Aimez-vous Brahms? These pop-culture avatars and arbiters certainly do

Johannes Brahms, circa 1865

Though the symphonies of Beethoven, Mozart and Mahler loom large in the classical music pantheon, Brahms’ four symphonies “provide the perfect universe for any conductor,” according to Marin Alsop, chief conductor of the Ravinia Festival (among her many podium posts). “Each Brahms symphony is a small planet, with its own unique ecosystem. Yet each of the symphonies is transformed and informed by the others, thereby creating a mini-symphonic solar system.” 

Speaking of Brahms, Jakub Hrůša leads the Staatskapelle Berlin in two of the composer’s symphonies, the First and Third, in an SCP Orchestras concert Nov. 28 at Orchestra Hall.

If Brahms provides the perfect universe in the realm of classical music, his music has been almost equally appreciated in the world of pop culture. His symphonies in particular have provided points of departure for novelists, filmmakers and rock/pop composers.

Here are a few examples:

Aimez-vous Brahms? Written in 1959 by Françoise Sagan, the novel Aimez-vous Brahms? uses the composer’s music, particularly his orchestral works, as a metaphor for impossible love. At one point, Paule, the novel’s protagonist, puts on a recording of a Brahms concerto, but can’t bring herself to listen to the end because “it’s just too romantic.”

“Goodbye, Again”: Françoise Sagan’s novel inspired this 1961 film, directed by Anatole Litvak and starring Ingrid Bergman, Yves Montand and Anthony Perkins, against a wall-to-wall backdrop of Brahms, specifically his First and Third Symphonies. In the movie, the heroine (now called Paula) is an older woman (Bergman) waiting for her longtime beau (Montand), who refuses to settle down and chases twentysomethings. When a 25-year-old lawyer (Perkins) meets and immediately falls for Paula, she resists his advances, until he invites her to a Brahms concert at the Salle Pleyel in Paris.

Georges Auric, later the artistic director of the Paris Opéra and the Opéra-Comique, arranged the Brahms’ works on the soundtrack and wrote the film’s underscore. The Poco allegretto movement of Brahms’ Symphony No. 3 provides the film’s theme, and at one point, the song takes wing in a nightclub scene as a chanteuse (Diahann Carroll) croons the melancholy ballad “Say No More, It’s Goodbye” (later covered by the piano duo Ferrante and Teicher). Of the song, the Illustrated London News wrote: “It insistently vulgarizes and cheapens a theme from Brahms.”

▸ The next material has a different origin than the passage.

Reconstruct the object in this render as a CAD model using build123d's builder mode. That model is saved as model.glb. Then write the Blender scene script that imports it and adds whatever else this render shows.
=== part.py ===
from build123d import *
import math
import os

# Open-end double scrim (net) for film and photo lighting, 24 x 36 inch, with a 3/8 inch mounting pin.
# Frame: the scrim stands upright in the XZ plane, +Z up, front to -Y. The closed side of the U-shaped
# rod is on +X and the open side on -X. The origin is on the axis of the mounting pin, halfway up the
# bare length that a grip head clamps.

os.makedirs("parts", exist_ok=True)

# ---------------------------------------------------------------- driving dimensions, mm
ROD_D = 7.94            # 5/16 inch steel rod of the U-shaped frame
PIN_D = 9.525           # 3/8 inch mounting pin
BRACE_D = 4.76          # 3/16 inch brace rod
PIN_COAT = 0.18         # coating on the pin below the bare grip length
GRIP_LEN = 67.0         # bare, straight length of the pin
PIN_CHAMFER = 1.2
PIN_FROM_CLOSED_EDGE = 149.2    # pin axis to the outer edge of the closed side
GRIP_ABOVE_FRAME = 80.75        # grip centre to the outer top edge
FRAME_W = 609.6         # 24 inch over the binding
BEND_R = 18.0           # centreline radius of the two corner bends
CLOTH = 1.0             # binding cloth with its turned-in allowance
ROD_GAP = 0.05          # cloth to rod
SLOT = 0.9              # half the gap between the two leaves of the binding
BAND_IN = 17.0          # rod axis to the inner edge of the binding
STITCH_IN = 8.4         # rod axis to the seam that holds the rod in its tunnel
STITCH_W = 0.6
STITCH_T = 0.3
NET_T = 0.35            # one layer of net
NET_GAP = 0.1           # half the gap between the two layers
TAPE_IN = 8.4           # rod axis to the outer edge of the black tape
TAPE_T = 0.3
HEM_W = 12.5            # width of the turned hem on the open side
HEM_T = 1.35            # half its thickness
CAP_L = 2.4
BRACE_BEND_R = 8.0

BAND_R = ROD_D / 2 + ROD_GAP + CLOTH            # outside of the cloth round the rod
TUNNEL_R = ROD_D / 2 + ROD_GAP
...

Santana, “Love of My Life”: For his comeback album “Supernatural” (1999), which went on to win eight Grammy Awards, classic rock veteran Carlos Santana teamed up with superstar rock singer-songwriter Dave Matthews on the track “Love of My Life,” based on the third movement of Brahms’ Symphony No. 3. Some might call it a rip-off, since the melody is clearly Brahms’ and the composer is not credited on the disc.

In a 2010 interview with the San Jose Mercury News, however, Santana acknowledged his inspiration: “One of my very favorite classical works is Symphony No. 3 in F Major, Op. 90, the third movement, Poco allegretto, by Johannes Brahms. I heard this glorious piece of music shortly after my dear father passed away, and I was haunted by it until I was able to identify and locate the original song.”

A Birkin ballad: British actress turned muse Jane Birkin (who died in July at age 76) reunited with her former lover, French singer-songwriter Serge Gainsbourg, to record the album “Baby Alone in Babylone” (1983). The title song, also based on the Poco allegretto movement (and which later won the Grand Prix du Disque for best French song), turns Brahms into a vehicle of conspicuous consumption, L.A. style: “I’m drowning inside a dream of colors/Made of Pontiac and Cadillac/Of Bentley and L.A./Of Rolls-Royce and Buick/In a metallic night.”

“Song of Love”: Released in 1947, this lush MGM biopic, directed by Clarence Brown, depicts the tragic lives of Robert Schumann (Paul Henreid), wife Clara (Katharine Hepburn) and friend and third wheel Johannes Brahms (Robert Walker). After Schumann dies, Brahms proposes marriage to Clara, but she refuses because she still feels bound to her immortal beloved.

In real life, Walker found himself in his own weird romantic triangle, losing wife Jennifer Jones (best actress Oscar winner for “The Song of Bernadette,” 1943) to movie mogul David O. Selznick (producer of “Gone With the Wind”). “My personal life has been completely wrecked by [Selznick’s] obsession for my wife,” Walker once declared (the actor later committed suicide, in part due to his marital strife). “What can you do to fight such a powerful man?”

In short, seek consolation in the music of Brahms.